Stated task — Search the material for the word "frame" and report each line where it turns up.

Supplied data —
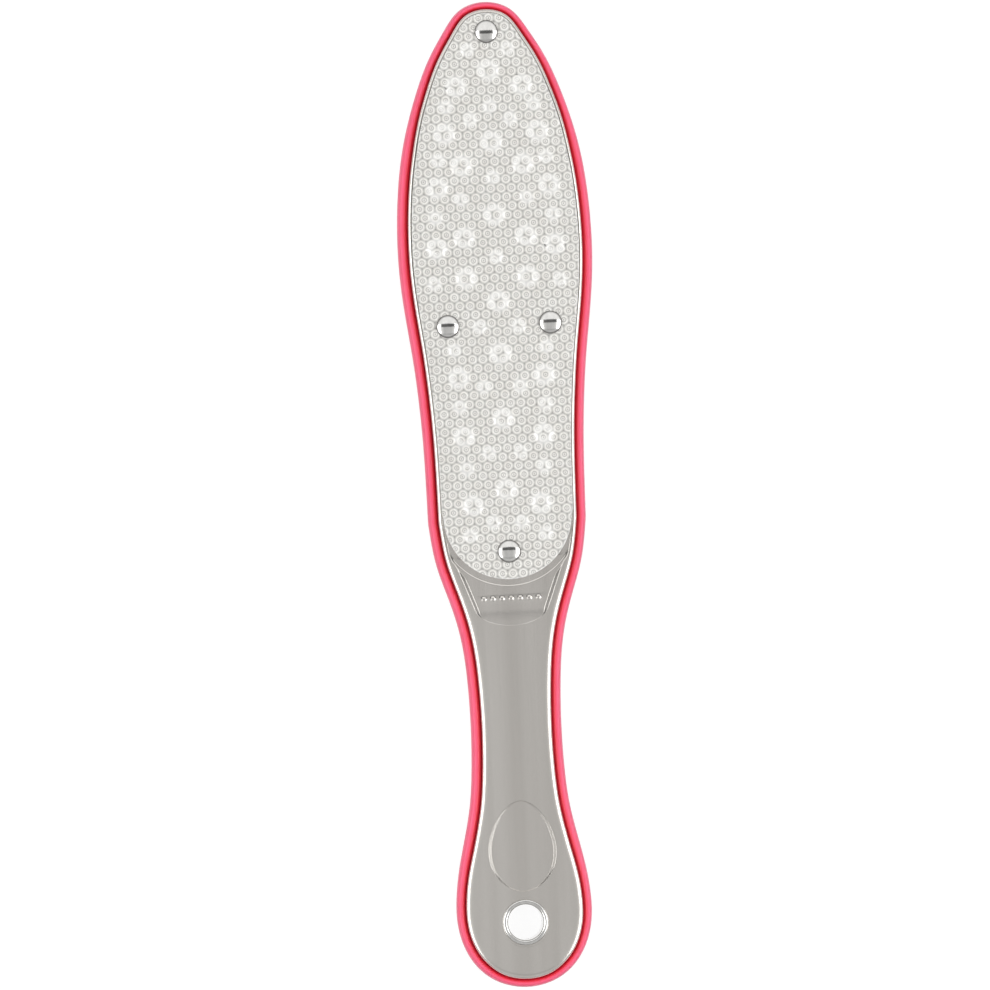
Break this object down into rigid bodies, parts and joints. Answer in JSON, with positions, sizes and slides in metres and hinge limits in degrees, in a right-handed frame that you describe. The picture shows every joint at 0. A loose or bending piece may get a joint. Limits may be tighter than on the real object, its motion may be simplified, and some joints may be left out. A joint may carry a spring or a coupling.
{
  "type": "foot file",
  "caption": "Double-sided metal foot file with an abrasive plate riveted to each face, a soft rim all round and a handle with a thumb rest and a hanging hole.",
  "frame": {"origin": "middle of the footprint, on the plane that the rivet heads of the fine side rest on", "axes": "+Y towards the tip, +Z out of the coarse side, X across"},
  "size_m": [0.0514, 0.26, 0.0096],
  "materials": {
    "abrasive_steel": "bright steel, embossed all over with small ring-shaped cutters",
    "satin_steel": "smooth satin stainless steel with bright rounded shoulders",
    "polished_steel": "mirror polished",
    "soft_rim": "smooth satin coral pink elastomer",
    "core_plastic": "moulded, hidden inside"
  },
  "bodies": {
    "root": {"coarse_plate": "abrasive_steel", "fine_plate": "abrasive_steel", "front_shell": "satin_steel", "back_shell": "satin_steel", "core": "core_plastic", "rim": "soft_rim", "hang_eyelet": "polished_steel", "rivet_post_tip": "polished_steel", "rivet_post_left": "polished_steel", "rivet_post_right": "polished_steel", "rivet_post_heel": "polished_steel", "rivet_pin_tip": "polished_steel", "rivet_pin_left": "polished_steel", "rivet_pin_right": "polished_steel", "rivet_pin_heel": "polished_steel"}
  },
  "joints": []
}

Problem solution —
Break this object down into rigid bodies, parts and joints. Answer in JSON, with positions, sizes and slides in metres and hinge limits in degrees, in a right-handed frame that you describe. The picture shows every joint at 0. A loose or bending piece may get a joint. Limits may be tighter than on the real object, its motion may be simplified, and some joints may be left out. A joint may carry a spring or a coupling.
  "frame": {"origin": "middle of the footprint, on the plane that the rivet heads of the fine side rest on", "axes": "+Y towards the tip, +Z out of the coarse side, X across"},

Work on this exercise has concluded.